Hinds' Feet on High Places
- 1973 edition (Bantam Books)
- Author: Hannah Hurnard
- Language: English
- Genre: Christian
- Publisher: Christian Literature Crusade
- Publication date: 1955
- Publication place: United Kingdom
- Media type: Print (Hardback & Paperback)
- Pages: 158
- ISBN: 0-86065-192-4

= Hinds' Feet on High Places =

1955 novel by Hannah Hurnard

Hinds' Feet on High Places is an allegorical novel by English author Hannah Hurnard. Hinds' Feet was written in 1955 and has become a very successful work of Christian fiction, seeing new editions published as recently as July, 2005.

==Plot introduction==
It is the story of a young woman named Much Afraid, and her journey away from her Fearing family and into the High Places of the Shepherd, guided by her two companions Sorrow and Suffering. It is an allegory of a Christian devotional life from salvation through maturity. It aims to show how a Christian is transformed from unbeliever to immature believer to mature believer, who walks daily with God as easily on the High Places of Joy in the spirit as in the daily life of mundane and often humiliating tasks that may cause Christians to lose perspective.

The book takes its title from Habakkuk 3:19, "The Lord God is my strength, and he will make my feet like hinds' feet, and he will make me to walk upon mine high places."

The story begins at the Valley of Humiliation with Much Afraid, being beset by the unwanted advances of her cousin, Craven Fear, who wishes to marry her. Much Afraid is ugly from all outward appearances, walking on club feet, sporting gnarled, deformed hands, and speaking from a crooked mouth that seems to have been made so by a stroke or the like.
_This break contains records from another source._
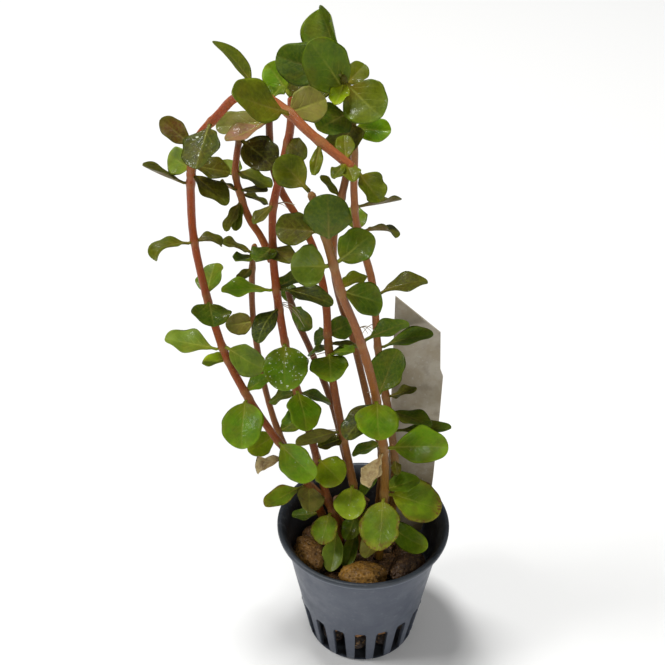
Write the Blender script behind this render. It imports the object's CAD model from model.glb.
"""Potted blood red rotala: the finished surfaces of the plant, its pot, its clay pebbles and its label.

Shapes are made in millimetres and turned into metres when a mesh is built. Angles are in degrees.
"""

import math
import random
from collections import namedtuple

import bmesh
import bpy
from mathutils import Matrix, Quaternion, Vector, noise


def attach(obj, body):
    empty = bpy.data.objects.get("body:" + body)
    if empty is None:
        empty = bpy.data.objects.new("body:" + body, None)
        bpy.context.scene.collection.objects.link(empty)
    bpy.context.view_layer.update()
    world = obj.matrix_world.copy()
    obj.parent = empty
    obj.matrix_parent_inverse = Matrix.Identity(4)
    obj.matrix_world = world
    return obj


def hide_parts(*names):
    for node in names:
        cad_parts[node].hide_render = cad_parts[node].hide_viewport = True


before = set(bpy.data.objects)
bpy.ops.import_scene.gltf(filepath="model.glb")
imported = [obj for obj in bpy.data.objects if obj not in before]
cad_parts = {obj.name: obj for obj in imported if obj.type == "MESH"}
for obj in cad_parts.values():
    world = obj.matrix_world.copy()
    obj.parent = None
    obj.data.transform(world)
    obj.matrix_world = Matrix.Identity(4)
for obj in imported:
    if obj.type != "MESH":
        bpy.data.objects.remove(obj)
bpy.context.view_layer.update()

MM = 0.001

# Vector noise starts from a fixed seed, so that every run gives the same shapes
NOISE_SEED = 7
noise.seed_set(NOISE_SEED)

# Photograph's view: its camera in millimetres and degrees, and its focal length in pixels
PHOTO_SIDE = 665
PHOTO_FOCAL = 1000
CAMERA_PLACE = (0, -217.9, 263.1)
CAMERA_PITCH = 34.45
CAMERA_TURN = 2.44
SENSOR_WIDTH = 36

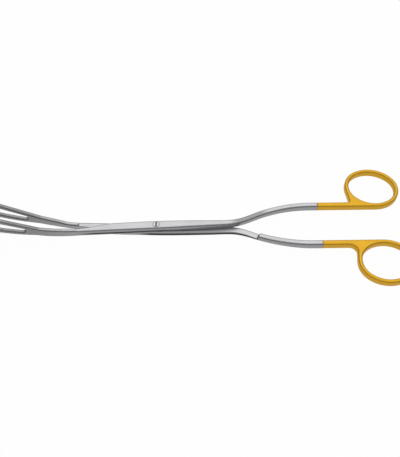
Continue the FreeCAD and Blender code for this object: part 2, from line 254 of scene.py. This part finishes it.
def steel_material(finish):
    """Martensitic stainless steel, forged, ground along its flat faces and tumbled to a satin.

    The flat faces look bright; the sides look darker, partly from their tumbled finish and partly from
    painted shade; the jaws were blasted dull so as not to glare.
    """
    material, tree = new_material("satin_stainless_steel")
    place = node(tree, "ShaderNodeTexCoord", {})
    millimetres = node(tree, "ShaderNodeVectorMath",
                       {"operation": "SCALE", 0: place.outputs["Object"], "Scale": 1 / MM})
    spot = node(tree, "ShaderNodeSeparateXYZ", {"Vector": millimetres.outputs[0]})
    x, y, z = (spot.outputs[axis] for axis in "XYZ")
    facing_up = node(tree, "ShaderNodeSeparateXYZ", {"Vector": place.outputs["Normal"]}).outputs["Z"]
    level = node(tree, "ShaderNodeMath", {"operation": "ABSOLUTE", 0: facing_up}).outputs[0]
    # the belt runs along the bars
    per_metre = 1 / finish.grain
    along = node(tree, "ShaderNodeMapping", {"Vector": place.outputs["Object"],
                                             "Scale": (per_metre / GRAIN_STRETCH, per_metre, per_metre)})
    lines = node(tree, "ShaderNodeTexNoise", {"Vector": along.outputs["Vector"], "Scale": 1.0,
                                              "Detail": 3.0, "Roughness": 0.6})
    clouds = node(tree, "ShaderNodeTexNoise", {"Vector": place.outputs["Object"], "Scale": 1 / STEEL_CLOUD,
                                               "Detail": 2.0})
    # the sides take the darker colour: partly their tumbled finish, partly painted shade
    ground = node(tree, "ShaderNodeMapRange", {"Value": level, "From Min": GROUND_LIT_FACING[0],
                                               "From Max": GROUND_LIT_FACING[1]}).outputs["Result"]
    steel = node(tree, "ShaderNodeMix", {"data_type": "RGBA", "Factor": ground,
                                         "A": rgba(finish.shaded_side_colour), "B": rgba(finish.steel_colour)})
    blasted = node(tree, "ShaderNodeMapRange", {"Value": x, "From Min": BLASTED[0],
                                                "From Max": BLASTED[1]}).outputs["Result"]
    shade = node(tree, "ShaderNodeMapRange", {"Value": lines.outputs["Fac"], "To Min": GRAIN_SHADE[0],
                                              "To Max": GRAIN_SHADE[1]}).outputs["Result"]
    # the blasted jaws, the painted shade along the lower edges and in the step's corner, and the etched field
    # darken the colour in turn
    for mask, darkest in ((blasted, BLASTED_SHADE),
                          (painted_edge_shade(tree, x, z, level), PAINTED_SHADE_SHARE),
                          (step_corner_shade(tree, x, y, z, facing_up), PAINTED_SHADE_SHARE),
                          (etched_field(tree, x, y, ground), ETCHED_SHADE)):
        part = node(tree, "ShaderNodeMapRange", {"Value": mask, "To Min": 1.0, "To Max": darkest})
        shade = node(tree, "ShaderNodeMath",
                     {"operation": "MULTIPLY", 0: shade, 1: part.outputs["Result"]}).outputs[0]
    tint = node(tree, "ShaderNodeVectorMath",
                {"operation": "SCALE", 0: steel.outputs["Result"], "Scale": shade})
    rough = node(tree, "ShaderNodeMapRange",
                 {"Value": clouds.outputs["Fac"], "From Min": CLOUD_RANGE[0], "From Max": CLOUD_RANGE[1],
                  "To Min": STEEL_ROUGHNESS[0], "To Max": STEEL_ROUGHNESS[1]})
    rough = node(tree, "ShaderNodeMath", {"operation": "MULTIPLY_ADD", 0: blasted, 1: BLASTED_ROUGHNESS,
                                          2: rough.outputs["Result"]})
    soft = node(tree, "ShaderNodeBevel", {"samples": 8, "Radius": finish.edge_blend})
    relief = node(tree, "ShaderNodeBump", {"Strength": 0.12, "Distance": 0.02 * MM,
                                           "Height": lines.outputs["Fac"], "Normal": soft.outputs["Normal"]})
    shader = node(tree, "ShaderNodeBsdfPrincipled",
                  {"Metallic": 1.0, "Anisotropic": 0.3, "Base Color": tint.outputs[0],
                   "Roughness": rough.outputs[0], "Normal": relief.outputs["Normal"]})
    node(tree, "ShaderNodeOutputMaterial", {"Surface": shader.outputs["BSDF"]})
    return material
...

The Good Shepherd is tender and gentle with Much Afraid, especially in the beginning. However, His many sudden departures may strike the reader as bizarre, given the human penchant to expect kindly souls to never do anything that may be interpreted as rude or as hurtful in any way. Yet, though the Shepherd leaves in a moment, He returns the same way at the first furtive cry of the forlorn little protagonist. "Come, Shepherd, for I am much afraid!"

When Much Afraid intimates that she would love to be able to dance upon the high places as do the sure-footed deer, the Shepherd commends her for this desire. In order to accomplish this, he offers to "plant the seed of love" into her heart. At first sight of the long, black hawthorn-looking seed, she shrieks in fear. Soon, she relents, and after the initial intense pain, she senses that something is indeed different in her, though she still looks the same, for now.

Just when the reader thinks that Much Afraid is about to reach the High Places, the path turns downward towards a seemingly endless desert. There is incident with an extremely high cliff that must be ascended by a steep, slippery and very narrow zig-zagging track, with the help of her two companions, Sorrow and Suffering. Then days are spent in a forest that is shrouded in a thick cloud of fog. During this time Much Afraid is sequestered with her two friends in a log cabin. The climax is an unexpected twist that comes as Much Afraid despairs of ever reaching the High Places.

==Allusions/references to other works==
The book bears some stylistic similarities to John Bunyan's The Pilgrim's Progress. The name of the protagonist, Much-Afraid, also appears first in Bunyan's work.